In Mannheim, so RNV-Chef Martin in der Beek auf Nachfrage dieser Redaktion, wird das Forschungsvorhaben rund 4,5 Millionen Euro kosten. Nach 2023 sollen die autonomen Shuttles – die übrigens auch zu einem Zug von mehreren Fahrzeugen zusammengeschaltet werden können – dann in den ganz normalen Alltagsbetrieb integriert werden. Geplant sind fahrplanunabhängige Fahrten nach Bedarf, der Bus kann per Handy angefordert werden.

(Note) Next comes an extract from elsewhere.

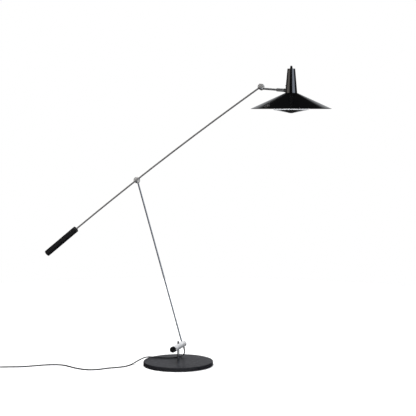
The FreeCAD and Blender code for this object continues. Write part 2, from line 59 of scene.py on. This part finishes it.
# ---- Mains lead ----------------------------------------------------------------------------
# Six-millimetre round flexible lead in a matt black sheath.  It leaves the back of the hinge barrel,
# drops on to the base, runs over its edge to the floor, and its spare length is wound up and tied.
lead_d = 0.006
on_base, on_floor = 0.0242, 0.0031
lead_route = [
    (0.0, 0.0955, 0.058617), (0.0, 0.10075, 0.049524), (-0.0024, 0.1028, 0.0408),
    (-0.0068, 0.1016, 0.0334), (-0.0125, 0.098, 0.0276), (-0.0187, 0.0922, 0.0245),
    (-0.0255, 0.0835, on_base), (-0.034, 0.0685, on_base), (-0.046, 0.053, on_base),
    (-0.064, 0.042, on_base), (-0.089, 0.036, on_base), (-0.117, 0.0365, on_base),
    (-0.143, 0.0345, 0.0246), (-0.163, 0.025, 0.0265), (-0.183, 0.008, 0.026),
    (-0.201, -0.019, 0.0175), (-0.214, -0.049, 0.0085), (-0.223, -0.083, on_floor),
    (-0.231, -0.122, on_floor), (-0.256, -0.158, on_floor), (-0.299, -0.189, on_floor),
    (-0.334, -0.236, on_floor), (-0.377, -0.262, on_floor), (-0.432, -0.251, on_floor),
    (-0.487, -0.223, on_floor), (-0.535, -0.193, on_floor), (-0.582, -0.192, on_floor),
    (-0.632, -0.216, on_floor), (-0.68, -0.259, on_floor), (-0.727, -0.296, on_floor),
    (-0.779, -0.313, on_floor), (-0.828, -0.333, on_floor), (-0.872, -0.35, 0.0037)]

coil_x, coil_y, coil_floor = -0.915, -0.394, 0.0042
outer_turn, turn_count, steps_round = 0.039, 5, 24
tail_route = [(-0.935, -0.3555, 0.007), (-0.948, -0.3555, 0.007), (-0.961, -0.3555, 0.007)]


def ease(t, start, end):
    """0 before start, 1 after end, and smooth between them."""
    u = min(max((t - start) / (end - start), 0.0), 1.0)
    return u * u * (3 - 2 * u)


def coil_point(t):
    """Three turns side by side, working inwards, then two and a bit on top of them, working out."""
    inwards = ease(t, 0.75, 1.0) + ease(t, 1.75, 2.0)
    outwards = ease(t, 3.45, 3.7) + ease(t, 4.45, 4.7)
    spline_pull = 0.75 + 0.25 * math.cos(2 * math.pi / steps_round)
    radius = (outer_turn + lead_d * (outwards - inwards)) / spline_pull
    angle = math.pi / 2 + 2 * math.pi * t
    height = coil_floor + lead_d * ease(t, 2.35, 2.7)
    return (coil_x + radius * math.cos(angle), coil_y + radius * math.sin(angle), height)


coil_route = [coil_point(k / steps_round) for k in range(turn_count * steps_round + 1)]


def finish(name, colour, roughness, metallic=0.0, grain=600.0, uneven=0.06, bump=0.05, depth=0.0002,
           shade_spread=0.15, stretch=(1, 1, 1), **sockets):
    """A worked surface: its colour, its gloss and its relief all vary a little with fine grain.
    grain is in lumps per metre, depth in metres, and stretch draws the grain out along an axis."""
    material = bpy.data.materials.new(name)
    material.use_nodes = True
    tree = material.node_tree
    shader = tree.nodes["Principled BSDF"]
    place = tree.nodes.new("ShaderNodeTexCoord")
    drawn = tree.nodes.new("ShaderNodeMapping")
    drawn.inputs["Scale"].default_value = stretch
    tree.links.new(place.outputs["Object"], drawn.inputs["Vector"])
    fine = tree.nodes.new("ShaderNodeTexNoise")
    fine.inputs["Scale"].default_value = grain
    fine.inputs["Detail"].default_value = 4.0
    broad = tree.nodes.new("ShaderNodeTexNoise")
    broad.inputs["Scale"].default_value = grain / 25
    broad.inputs["Detail"].default_value = 3.0
    tree.links.new(drawn.outputs["Vector"], fine.inputs["Vector"])
    tree.links.new(drawn.outputs["Vector"], broad.inputs["Vector"])
    gloss = tree.nodes.new("ShaderNodeMapRange")
    gloss.inputs["From Min"].default_value, gloss.inputs["From Max"].default_value = 0.3, 0.7
    gloss.inputs["To Min"].default_value = max(roughness - uneven, 0.02)
    gloss.inputs["To Max"].default_value = min(roughness + uneven, 1.0)
    tree.links.new(broad.outputs["Fac"], gloss.inputs["Value"])
    tree.links.new(gloss.outputs["Result"], shader.inputs["Roughness"])
    tint = tree.nodes.new("ShaderNodeMix")
    tint.data_type = "RGBA"
    tint.inputs["A"].default_value = (*[c * (1 - shade_spread) for c in colour], 1)
    tint.inputs["B"].default_value = (*[min(c * (1 + shade_spread), 1) for c in colour], 1)
    tree.links.new(broad.outputs["Fac"], tint.inputs["Factor"])
    tree.links.new(tint.outputs["Result"], shader.inputs["Base Color"])
    relief = tree.nodes.new("ShaderNodeBump")
    relief.inputs["Strength"].default_value, relief.inputs["Distance"].default_value = bump, depth
    tree.links.new(fine.outputs["Fac"], relief.inputs["Height"])
    tree.links.new(relief.outputs["Normal"], shader.inputs["Normal"])
    shader.inputs["Metallic"].default_value = metallic
    for socket, value in sockets.items():
        shader.inputs[socket.replace("_", " ")].default_value = value
    return material


black_sheath = finish("black_sheath", (0.010, 0.010, 0.011), 0.55, grain=1800.0, bump=0.15,
                      Specular_IOR_Level=0.3)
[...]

In der Beek: „Wir wissen natürlich vorher nicht, wie der Versuch ausgeht, wollen die Busse aber, wenn es möglich ist, weiterhin betreiben.“ Die grüne Landtagsabgeordnete Elke Zimmer bezeichnete den Verkehrsversuch mit elektrisch betriebenen Fahrzeugen als Beitrag zur Verkehrswende hin zu einer klimafreundichen Mobilität.“ Erster Bürgermeister Christian Specht bezog sich in einer Video-Botschaft auf die Erfindung des Automobils und des Fahrrads: Mannheim ist bekannt für seine Mobilitätsinnovationen“, so Specht.

Neue Bahnlinie geplant

Für die Anbindung des Franklin-Quartiers soll in den kommenden Jahren zudem eine neue Stadtbahn-Strecke gebaut werden. Mit dem Gleisbau und dem Umbau bestehender Haltestellen werden dafür rund 30 Millionen Euro aufgebracht. Derzeit sind dort Citaro-Elektrobusse der Linie 67 im Einsatz. Die Linie wurde eingerichtet, um die Zeit bis zur Inbetriebnahme der Stadtbahn für Franklin zu überbrücken. Der Bau soll Mitte kommenden Jahres begonnen und 2023 fertig werden. Die 1,6 Kilometer lange Stadtbahnstrecke Strecke ist Teil eines umfassenden Netzausbaus, der bis Ende der 2020er Jahre an die 150 Millionen Euro kosten wird. Geplant ist eine neue Stadtbahn-Linie mit der Nummer 16, die vom Franklin-Quartier durch die Innenstadt und das neue Glücksteinquartier bis zum Karlsplatz auf der Rheinau führen wird.

Ein Versuch mit Elektro-Bussen, die unterwegs an den Haltestellen über Induktionsschleifen aufgeladen werden („Primove“), wurde in Mannheim nach einer Testphase und zunehmenden Schwierigkeiten im Alltagsbetrieb in diesem Jahr endgültig gestoppt.